┌─ The data
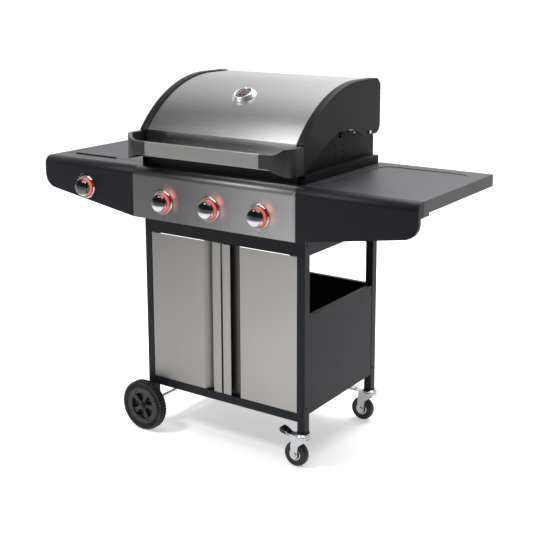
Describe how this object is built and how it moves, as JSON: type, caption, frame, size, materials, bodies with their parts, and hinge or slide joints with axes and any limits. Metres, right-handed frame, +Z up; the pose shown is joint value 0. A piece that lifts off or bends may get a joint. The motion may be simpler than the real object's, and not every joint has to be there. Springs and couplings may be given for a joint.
{
  "type": "gas barbecue",
  "caption": "Gas barbecue on a wheeled cabinet: hinged curved lid, control panel with push-turn knobs, folding-grip doors, side shelves and a covered side burner.",
  "frame": {"origin": "on the ground, below the centre of the overall box", "axes": "+X to the user's right, +Y from the user towards the back, +Z up"},
  "size_m": [1.332, 0.574, 1.11],
  "materials": {
    "black_steel": "black satin powder coat",
    "firebox_enamel": "matt black heat-resistant enamel",
    "shelf_paint": "dark grey fine-textured powder coat",
    "cap_paint": "dark grey satin enamel",
    "lid_steel": "brushed stainless steel",
    "door_steel": "satin stainless sheet",
    "panel_steel": "brushed stainless sheet",
    "handle_steel": "brushed stainless tube",
    "zinc_plate": "bright zinc plate",
    "knob_chrome": "satin chrome",
    "bezel_chrome": "polished chrome",
    "ring_glow": "translucent red",
    "bracket_plastic": "moulded heat-resistant black",
    "wheel_plastic": "moulded black",
    "castor_tread": "grey moulded tread",
    "burner_steel": "plain stainless",
    "inner_steel": "galvanised",
    "iron": "enamelled cast iron",
    "rack_wire": "black enamelled wire",
    "gas_brass": "plain brass",
    "dial_chrome": "polished rim",
    "needle_red": "red",
    "catch_plastic": "moulded off-white"
  },
  "bodies": {
    "cart": {"leg_front_left": "black_steel", "leg_front_right": "black_steel", "leg_rear_left": "black_steel", "leg_rear_right": "black_steel", "front_rails": "black_steel", "rear_rails": "black_steel", "side_rails": "black_steel", "side_panel_left": "black_steel", "side_panel_right": "black_steel", "back_panel": "black_steel", "bottle_shelf": "black_steel", "wheel_axle": "zinc_plate", "door_hinge_pins": "zinc_plate", "door_catches": "catch_plastic", "firebox": "firebox_enamel", "grease_funnel": "inner_steel", "burners": "burner_steel", "flame_tamers": "inner_steel", "grate_left": "iron", "grate_right": "iron", "warming_rack": "rack_wire", "gas_manifold": "gas_brass", "knob_bezels": "bezel_chrome", "glow_rings": "ring_glow", "control_panel": "panel_steel", "lid_pivots": "zinc_plate", "shelf_left": "shelf_paint", "shelf_right": "shelf_paint", "shelf_front_left": "black_steel", "shelf_front_right": "black_steel", "side_burner_bowl": "inner_steel", "side_burner": "iron", "pan_support": "iron"},
    "lid": {"lid_skin": "lid_steel", "lid_cap_left": "cap_paint", "lid_cap_right": "cap_paint", "handle_bar": "handle_steel", "handle_brackets": "bracket_plastic", "thermometer": "dial_chrome"},
    "thermometer_needle": {"thermometer_needle": "needle_red"},
    "door_left": {"door_left": "door_steel"},
    "door_right": {"door_right": "door_steel"},
    "castor_front": {"castor_fork_front": "zinc_plate"},
    "castor_rear": {"castor_fork_rear": "zinc_plate"},
    "castor_wheel_front": {"castor_wheel_front": "castor_tread"},
    "castor_wheel_rear": {"castor_wheel_rear": "castor_tread"},
    "brake_front": {"brake_pedal_front": "zinc_plate"},
    "brake_rear": {"brake_pedal_rear": "zinc_plate"},
    "wheel_front": {"cart_wheel_front": "wheel_plastic"},
    "wheel_rear": {"cart_wheel_rear": "wheel_plastic"},
    "side_lid": {"side_burner_lid": "shelf_paint"},
    "drip_tray": {"drip_tray": "inner_steel"},
    "valve_1": {"valve_plug_1": "zinc_plate"},
    "knob_1": {"knob_1": "knob_chrome"},
    "valve_2": {"valve_plug_2": "zinc_plate"},
    "knob_2": {"knob_2": "knob_chrome"},
    "valve_3": {"valve_plug_3": "zinc_plate"},
    "knob_3": {"knob_3": "knob_chrome"},
    "valve_4": {"valve_plug_4": "zinc_plate"},
    "knob_4": {"knob_4": "knob_chrome"}
  },
  "joints": [
    {"name": "lid_hinge", "type": "hinge", "parent": "cart", "child": "lid", "pos_m": [0, 0.168, 0.95], "axis": [-1, 0, 0], "range_deg": [0, 75]},
    {"name": "thermometer_turn", "type": "hinge", "parent": "lid", "child": "thermometer_needle", "pos_m": [0, -0.07187, 1.06976], "axis": [0, 0.461, -0.8874], "range_deg": [0, 270]},
    {"name": "door_left_hinge", "type": "hinge", "parent": "cart", "child": "door_left", "pos_m": [-0.263, -0.186, 0.4], "axis": [0, 0, -1], "range_deg": [0, 110]},
    {"name": "door_right_hinge", "type": "hinge", "parent": "cart", "child": "door_right", "pos_m": [0.263, -0.186, 0.4], "axis": [0, 0, 1], "range_deg": [0, 110]},
    {"name": "knob_1_turn", "type": "hinge", "parent": "cart", "child": "valve_1", "pos_m": [-0.174, -0.2415, 0.75], "axis": [0, -1, 0], "range_deg": [0, 225]},
    {"name": "knob_1_push", "type": "slide", "parent": "valve_1", "child": "knob_1", "axis": [0, 1, 0], "range_m": [0, 0.004], "stiffness_N_per_m": 1000, "springref_m": -0.003},
    {"name": "knob_2_turn", "type": "hinge", "parent": "cart", "child": "valve_2", "pos_m": [0, -0.2415, 0.75], "axis": [0, -1, 0], "range_deg": [0, 225]},
    {"name": "knob_2_push", "type": "slide", "parent": "valve_2", "child": "knob_2", "axis": [0, 1, 0], "range_m": [0, 0.004], "stiffness_N_per_m": 1000, "springref_m": -0.003},
    {"name": "knob_3_turn", "type": "hinge", "parent": "cart", "child": "valve_3", "pos_m": [0.174, -0.2415, 0.75], "axis": [0, -1, 0], "range_deg": [0, 225]},
    {"name": "knob_3_push", "type": "slide", "parent": "valve_3", "child": "knob_3", "axis": [0, 1, 0], "range_m": [0, 0.004], "stiffness_N_per_m": 1000, "springref_m": -0.003},
    {"name": "knob_4_turn", "type": "hinge", "parent": "cart", "child": "valve_4", "pos_m": [-0.486, -0.2415, 0.764], "axis": [0, -1, 0], "range_deg": [0, 225]},
    {"name": "knob_4_push", "type": "slide", "parent": "valve_4", "child": "knob_4", "axis": [0, 1, 0], "range_m": [0, 0.004], "stiffness_N_per_m": 1000, "springref_m": -0.003},
    {"name": "castor_front_swivel", "type": "hinge", "parent": "cart", "child": "castor_front", "pos_m": [0.2815, -0.1775, 0.103], "axis": [0, 0, 1], "continuous": true},
    {"name": "castor_front_roll", "type": "hinge", "parent": "castor_front", "child": "castor_wheel_front", "pos_m": [0.2595, -0.1775, 0.0375], "axis": [0, 1, 0], "continuous": true},
    {"name": "brake_front", "type": "hinge", "parent": "castor_front", "child": "brake_front", "pos_m": [0.2575, -0.1775, 0.086], "axis": [0, -1, 0], "range_deg": [0, 15]},
    {"name": "castor_rear_swivel", "type": "hinge", "parent": "cart", "child": "castor_rear", "pos_m": [0.2815, 0.2175, 0.103], "axis": [0, 0, 1], "continuous": true},
    {"name": "castor_rear_roll", "type": "hinge", "parent": "castor_rear", "child": "castor_wheel_rear", "pos_m": [0.2595, 0.2175, 0.0375], "axis": [0, 1, 0], "continuous": true},
    {"name": "brake_rear", "type": "hinge", "parent": "castor_rear", "child": "brake_rear", "pos_m": [0.2575, 0.2175, 0.086], "axis": [0, -1, 0], "range_deg": [0, 15]},
    {"name": "wheel_front_roll", "type": "hinge", "parent": "cart", "child": "wheel_front", "pos_m": [-0.2815, -0.228, 0.08], "axis": [0, 1, 0], "continuous": true},
    {"name": "wheel_rear_roll", "type": "hinge", "parent": "cart", "child": "wheel_rear", "pos_m": [-0.2815, 0.268, 0.08], "axis": [0, 1, 0], "continuous": true},
    {"name": "side_lid_hinge", "type": "hinge", "parent": "cart", "child": "side_lid", "pos_m": [-0.486, 0.167, 0.8415], "axis": [-1, 0, 0], "range_deg": [0, 95]},
    {"name": "drip_tray_slide", "type": "slide", "parent": "cart", "child": "drip_tray", "axis": [0, 1, 0], "range_m": [0, 0.3]}
  ]
}
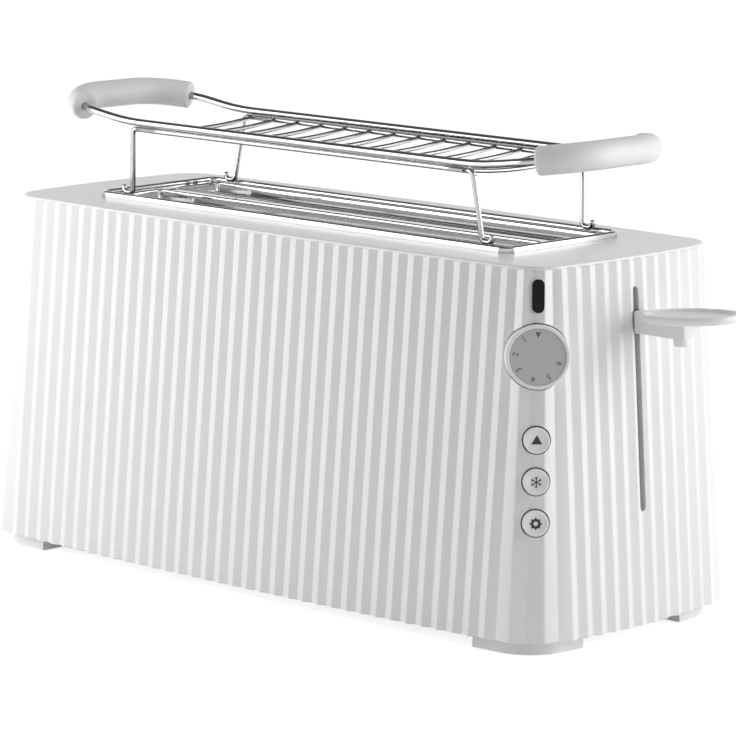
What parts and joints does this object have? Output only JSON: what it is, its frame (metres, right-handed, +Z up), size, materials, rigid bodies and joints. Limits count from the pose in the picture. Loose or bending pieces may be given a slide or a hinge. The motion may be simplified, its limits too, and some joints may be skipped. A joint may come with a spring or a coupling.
{
  "type": "toaster",
  "caption": "Long-slot toaster with a pleated flared casing, chrome slot deck, corner controls, a side lever and a lift-off wire warming rack.",
  "frame": {"origin": "middle of the whole object in plan, on the surface that it stands on", "axes": "+X along the long side towards the lever, -Y towards the front, +Z up"},
  "size_m": [0.4494, 0.1732, 0.2492],
  "materials": {
    "white_shell": "satin white moulded plastic",
    "white_trim": "fine matt white plastic",
    "knob_grey": "satin pale grey insert",
    "chrome_sheet": "polished chromed sheet",
    "chrome_wire": "bright chromed wire",
    "zinc_sheet": "zinc-plated sheet",
    "aluminised": "aluminised reflector sheet",
    "mica": "pressed mica board",
    "ribbon": "heating ribbon",
    "dark_window": "smoked gloss window",
    "board_green": "lacquered circuit board",
    "black_part": "black moulded plastic",
    "copper": "lacquered winding",
    "core_iron": "laminated iron core",
    "rubber": "black rubber",
    "base_plastic": "heat-resistant base plastic"
  },
  "bodies": {
    "housing": {"base_plate": "base_plastic", "base_screws": "zinc_sheet", "bulkhead_left": "zinc_sheet", "bulkhead_right": "zinc_sheet", "button_switches": "black_part", "carriage_spring": "zinc_sheet", "casing": "white_shell", "control_board": "board_green", "cord_bush": "black_part", "electromagnet_coil": "copper", "electromagnet_core": "core_iron", "foot_back_left": "white_trim", "foot_back_right": "white_trim", "foot_front_left": "white_trim", "foot_front_right": "white_trim", "foot_pads": "rubber", "guide_bracket": "zinc_sheet", "guide_rods": "zinc_sheet", "heat_shield_back": "aluminised", "heat_shield_front": "aluminised", "heater_board_back": "mica", "heater_board_centre": "mica", "heater_board_front": "mica", "heater_ribbons_back": "ribbon", "heater_ribbons_centre": "ribbon", "heater_ribbons_front": "ribbon", "indicator_window": "dark_window", "mains_switch": "black_part", "potentiometer": "black_part", "slot_deck": "chrome_sheet", "terminal_block": "black_part"},
    "carriage": {"carriage": "zinc_sheet", "armature": "core_iron", "lever_arm": "zinc_sheet", "lever_paddle": "white_trim", "bread_lifter_front": "zinc_sheet", "bread_lifter_back": "zinc_sheet"},
    "guard_1": {"bread_guard_1": "chrome_wire"},
    "guard_2": {"bread_guard_2": "chrome_wire"},
    "guard_3": {"bread_guard_3": "chrome_wire"},
    "guard_4": {"bread_guard_4": "chrome_wire"},
    "knob": {"browning_knob": "white_trim", "browning_knob_face": "knob_grey", "browning_shaft": "zinc_sheet"},
    "cancel": {"cancel_button": "white_trim"},
    "defrost": {"defrost_button": "white_trim"},
    "reheat": {"reheat_button": "white_trim"},
    "tray": {"crumb_tray": "aluminised", "crumb_tray_front": "white_shell"},
    "rack": {"rack_loop": "chrome_wire", "rack_cross_wires": "chrome_wire", "rack_lower_rail_front": "chrome_wire", "rack_lower_rail_back": "chrome_wire", "rack_sleeve_left": "white_trim", "rack_sleeve_right": "white_trim", "rack_leg_front_left": "chrome_wire", "rack_leg_front_right": "chrome_wire", "rack_leg_back_left": "chrome_wire", "rack_leg_back_right": "chrome_wire"}
  },
  "joints": [
    {"name": "lever_slide", "type": "slide", "parent": "housing", "child": "carriage", "axis": [-0.0753, 0, 0.9972], "range_m": [-0.085, 0.009], "stiffness_N_per_m": 60, "springref_m": 0.0243, "deforming": ["carriage_spring"]},
    {"name": "guard_1_slide", "type": "slide", "parent": "housing", "child": "guard_1", "axis": [0, 1, 0], "range_m": [-0.0006, 0.005]},
    {"name": "guard_2_slide", "type": "slide", "parent": "housing", "child": "guard_2", "axis": [0, 1, 0], "range_m": [-0.005, 0.0006]},
    {"name": "guard_3_slide", "type": "slide", "parent": "housing", "child": "guard_3", "axis": [0, 1, 0], "range_m": [-0.0006, 0.005]},
    {"name": "guard_4_slide", "type": "slide", "parent": "housing", "child": "guard_4", "axis": [0, 1, 0], "range_m": [-0.005, 0.0006]},
    {"name": "knob_turn", "type": "hinge", "parent": "housing", "child": "knob", "pos_m": [0.15775, -0.0657, 0.1453], "axis": [0.7051, -0.7051, 0.0753], "range_deg": [-150, 120]},
    {"name": "cancel_press", "type": "slide", "parent": "housing", "child": "cancel", "axis": [-0.7051, 0.7051, -0.0753], "range_m": [0, 0.0015], "stiffness_N_per_m": 400, "springref_m": -0.0005},
    {"name": "defrost_press", "type": "slide", "parent": "housing", "child": "defrost", "axis": [-0.7051, 0.7051, -0.0753], "range_m": [0, 0.0015], "stiffness_N_per_m": 400, "springref_m": -0.0005},
    {"name": "reheat_press", "type": "slide", "parent": "housing", "child": "reheat", "axis": [-0.7051, 0.7051, -0.0753], "range_m": [0, 0.0015], "stiffness_N_per_m": 400, "springref_m": -0.0005},
    {"name": "tray_slide", "type": "slide", "parent": "housing", "child": "tray", "axis": [-1, 0, 0], "range_m": [0, 0.33]},
    {"name": "rack_lift", "type": "slide", "parent": "housing", "child": "rack", "axis": [0, 0, 1], "range_m": [0, 0.12]}
  ],
  "couplings": [
    {"joint": "guard_1_slide", "follows": "lever_slide", "ratio": -0.058824},
    {"joint": "guard_2_slide", "follows": "lever_slide", "ratio": 0.058824},
    {"joint": "guard_3_slide", "follows": "lever_slide", "ratio": -0.058824},
    {"joint": "guard_4_slide", "follows": "lever_slide", "ratio": 0.058824}
  ]
}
└─
**Problem to work on**
Looking at the data above, show all lines where the word "from" occurs.

**Task output**
  "frame": {"origin": "on the ground, below the centre of the overall box", "axes": "+X to the user's right, +Y from the user towards the back, +Z up"},
What parts and joints does this object have? Output only JSON: what it is, its frame (metres, right-handed, +Z up), size, materials, rigid bodies and joints. Limits count from the pose in the picture. Loose or bending pieces may be given a slide or a hinge. The motion may be simplified, its limits too, and some joints may be skipped. A joint may come with a spring or a coupling.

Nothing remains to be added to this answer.